After a good rain the bike would cease to make it's annoying noise, and I would get a brief respite from the audible, power sucking hullabaloo, but once things dried up the bike would continue tormenting me. I tried rebuilding the bottom bracket, headset, and hubs... I looked for cracks in the frame and components, but for the most part I tried to ignored it. It affected my happiness at work, and I often times shortened my prework "training rides" as the noise sucked my will to live down to dangerous levels.

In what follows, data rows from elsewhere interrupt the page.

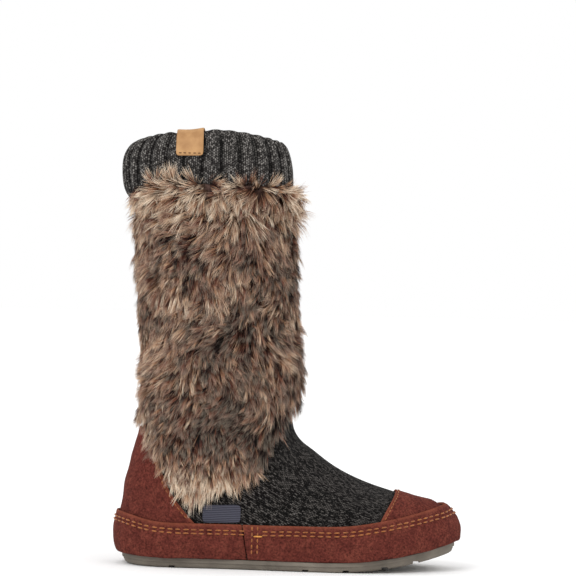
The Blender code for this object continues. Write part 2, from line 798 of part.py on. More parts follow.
def main():
    clear_scene()
    knit = material("charcoal ragg knit", (0.040, 0.038, 0.036), 0.95)
    rib = material("charcoal rib knit", (0.050, 0.048, 0.046), 0.95)
    fur = material("brown fur", (0.235, 0.165, 0.125), 0.90)
    suede = material("russet suede", (0.175, 0.050, 0.036), 0.92)
    rubber = material("taupe rubber", (0.200, 0.170, 0.135), 0.75)
    footbed = material("grey felt", (0.300, 0.280, 0.260), 0.95)
    leather = material("tan leather", (0.560, 0.340, 0.160), 0.55)
    woven = material("slate woven label", (0.065, 0.065, 0.085), 0.80)
    make_outsole(rubber)
    make_insole(footbed)
    make_upper(knit)
    make_cuff(rib)
    make_fur_sleeve(fur)
    make_heel_counter(suede)
    make_toe_cap(suede)
    make_guards(suede)
    make_tab(leather)
    make_label(woven)


main()
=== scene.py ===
# %% [markdown]
# # A tall knitted slipper boot with a fur sleeve
# The boot is a soft knitted sock on a thin rubber sole. Suede pieces guard its heel, its toe and the edge
# above the sole, and a sleeve of long imitation fur covers the shaft. The solids come from the CAD model.
# Here each one gets its real surface: knit, rib, fur, suede, stitches, leather, felt and rubber.

# %% Load the CAD frame
import json
import math
import bpy
import numpy as np
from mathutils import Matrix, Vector, kdtree
from mathutils.bvhtree import BVHTree

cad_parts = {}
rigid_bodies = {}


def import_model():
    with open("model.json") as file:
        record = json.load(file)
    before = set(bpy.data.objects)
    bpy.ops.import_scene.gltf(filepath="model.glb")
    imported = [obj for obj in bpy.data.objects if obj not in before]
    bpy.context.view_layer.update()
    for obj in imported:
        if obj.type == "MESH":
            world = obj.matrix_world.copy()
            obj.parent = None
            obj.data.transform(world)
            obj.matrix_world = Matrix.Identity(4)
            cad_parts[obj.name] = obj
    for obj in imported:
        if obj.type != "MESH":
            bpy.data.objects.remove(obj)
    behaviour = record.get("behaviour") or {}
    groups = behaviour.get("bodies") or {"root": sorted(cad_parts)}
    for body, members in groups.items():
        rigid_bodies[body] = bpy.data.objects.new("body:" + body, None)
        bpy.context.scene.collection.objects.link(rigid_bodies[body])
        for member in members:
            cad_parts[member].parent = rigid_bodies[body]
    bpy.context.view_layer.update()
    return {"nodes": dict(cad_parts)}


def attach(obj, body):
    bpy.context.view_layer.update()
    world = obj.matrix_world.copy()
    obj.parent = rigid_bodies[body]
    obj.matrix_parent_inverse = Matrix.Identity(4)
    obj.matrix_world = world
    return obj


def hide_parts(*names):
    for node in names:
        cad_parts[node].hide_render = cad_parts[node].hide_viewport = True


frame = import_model()
MM = 0.001
print("CAD nodes:", sorted(frame["nodes"]))

# %% [markdown]
# ## Camera
# The photograph was taken level, at the height of the shaft, from far away with a long lens, and the boot
# leans a little in the picture. A long lens keeps the sole's two ends at the same size.

# %% Place the camera
CAMERA_PLACE = (-0.0041, -2.2, 0.2116)
CAMERA_ROLL = math.radians(-1.4)
LENS = 180.69

lens = bpy.data.cameras.new("boot_camera")
lens.sensor_width = 36.0
lens.lens = LENS
camera = bpy.data.objects.new("boot_camera", lens)
camera.location = CAMERA_PLACE
camera.rotation_euler = (math.radians(90), CAMERA_ROLL, 0)
bpy.context.scene.collection.objects.link(camera)
bpy.context.scene.camera = camera
print("camera at", CAMERA_PLACE, "lens", LENS, "mm")

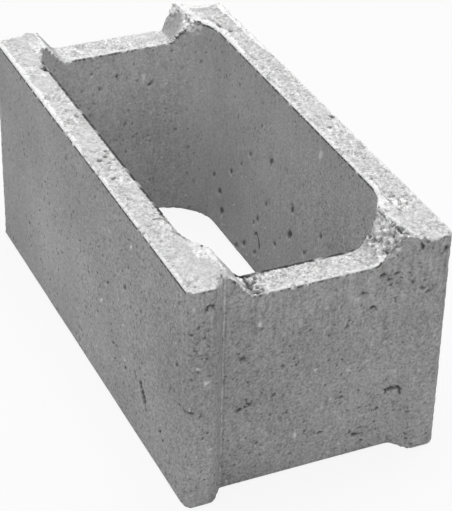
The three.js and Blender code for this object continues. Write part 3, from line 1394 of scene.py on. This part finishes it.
@dataclass(frozen=True)
class ConcreteFinish:
    """Dry-pressed grey concrete: tones as linear reflectance, places in metres, and textures.

    A pair of shares says how strongly something shows on the sides and on the struck tops. The
    pairs for the cavity are for the outside and the inside.
    """

    name: str = "cast_concrete"
    side: float = 0.475
    top: float = 0.62
    broken: float = 0.70
    # The tone of the painted highlight along the upper edges.
    rim: float = 0.93
    # Tones of the painted shade in the pits, darker on the tops, where more light falls.
    pit: float = 0.11
    top_pit: float = 0.055
    grain: float = 0.94
    # Painted shade low in the cavity and painted light near its top.
    cavity_painted_shade_and_light: tuple[float, float] = (-0.19, 0.21)
    cavity_height: float = 0.21
    # How dark the painted shade line below the upper edges is.
    painted_edge_shade_share: float = 0.84
    # How dark the painted shade line beside the hidden edges is.
    painted_hidden_edge_shade_share: float = 0.92
    # How strong the painted highlight along the recess edges and the painted shade beside it are.
    edge_light_share: float = 0.42
    beside_edge_light_shade_share: float = 0.16
    grain_shares: tuple[float, float] = (0.46, 0.75)
    pit_shares: tuple[float, float] = (0.72, 0.43)
    cavity_pit_shares: tuple[float, float] = (1.0, 0.72)
    cavity_streak_shares: tuple[float, float] = (0.04, 0.36)
    pits_lost_on_rim_highlight: float = 0.8
    blot_share: float = 0.42
    blot_squash: float = 0.62
    relief_shares: tuple[float, float] = (0.55, 0.65)
    hollow_relief: float = 0.9
    roughness: float = 0.93
    specular: float = 0.25
    bump: float = 0.0010
    cavity_side: tuple[float, float] = (0.0950, 0.0965)
    cavity_far: tuple[float, float] = (-0.2260, -0.2245)
    cavity_near: tuple[float, float] = (0.2085, 0.2100)
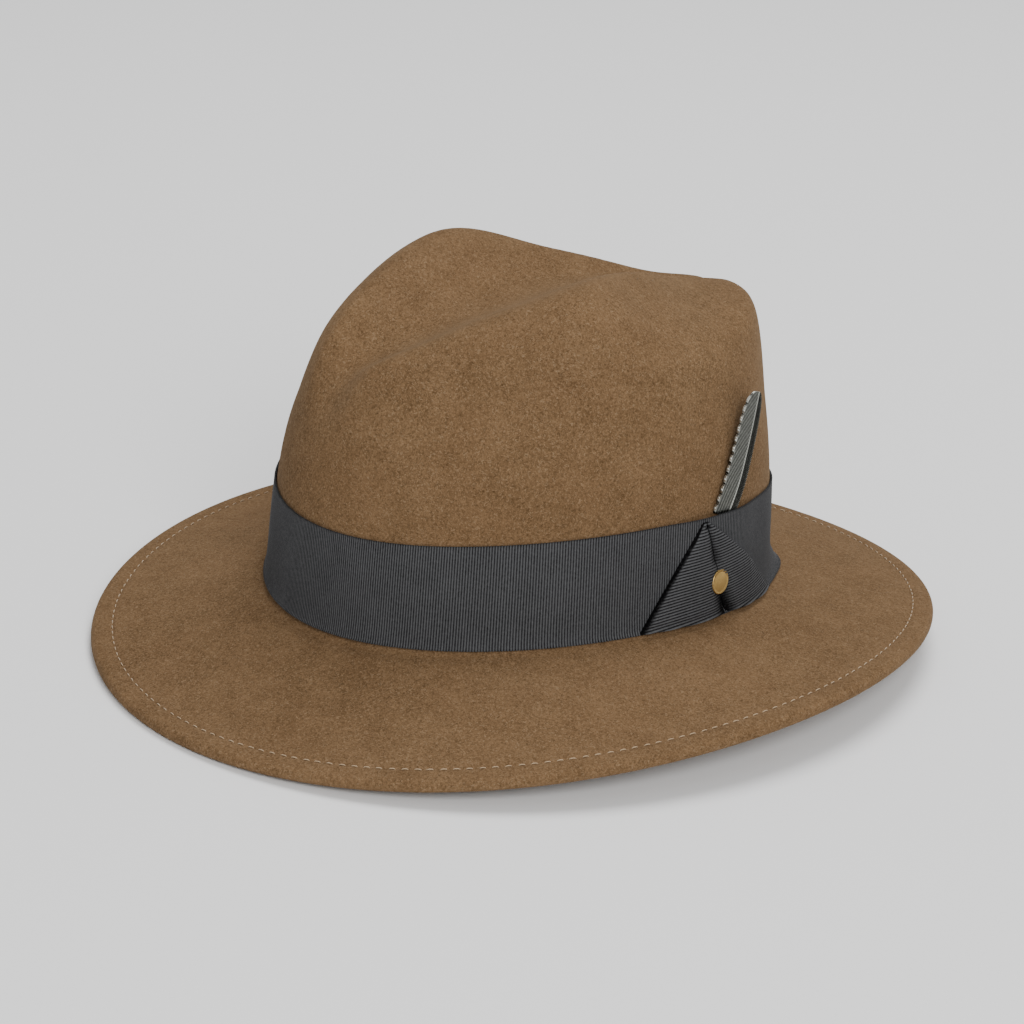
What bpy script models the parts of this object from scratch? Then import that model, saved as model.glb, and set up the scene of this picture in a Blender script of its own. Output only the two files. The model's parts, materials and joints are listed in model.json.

So when I went to mount the shit, I mean the Syncros stem, I got a good look inside the headset. When I shined my tiny LED light around I found the culprit. Apparently in the name of speed the previous owner had replaced an O-ring with a much lighter (as much as 50% lighter) U-ring. While the U-ring was probably lighter it was much less efficient at keeping the headset and stem/steerer junction dry and happy. I'm not even sure why anybody invented the ineffective U-ring, or even called it a "ring" as it has neither the characteristics or properties of an actual ring. With my new and appropriately named O-ring installed I have been riding around noise free for months, and with this improvement I am sure that this "season's" "training rides" will be more awesomer than ever.


Fjear, in the shape of a rubber O that can only be bought in quantities of no less than ten at your local Home Depot.

6 comments:

bentcrank said...

That's some funny syncros!!

But 50% lighter can make you faster. You just need to ride in the rain more often.

Anonymous said...

a lot of words for "i got a really olde stem and installed it"

balls.

indiefab said...

To do:
1. Bring joy to Indie's day.

Check

Anonymous said...

Hey Dick,
send me an email when you can. i have a question for you.
mike.cushionbury@rodale.com

cornfed said...

I like how the upside down, crooked Misfit is in the 'OLD' column.

dicky said...

You didn't even notice my penny or my safety pin in the NEW column.

Gotta go, important business with THE Mike Cushionbury demands my attention.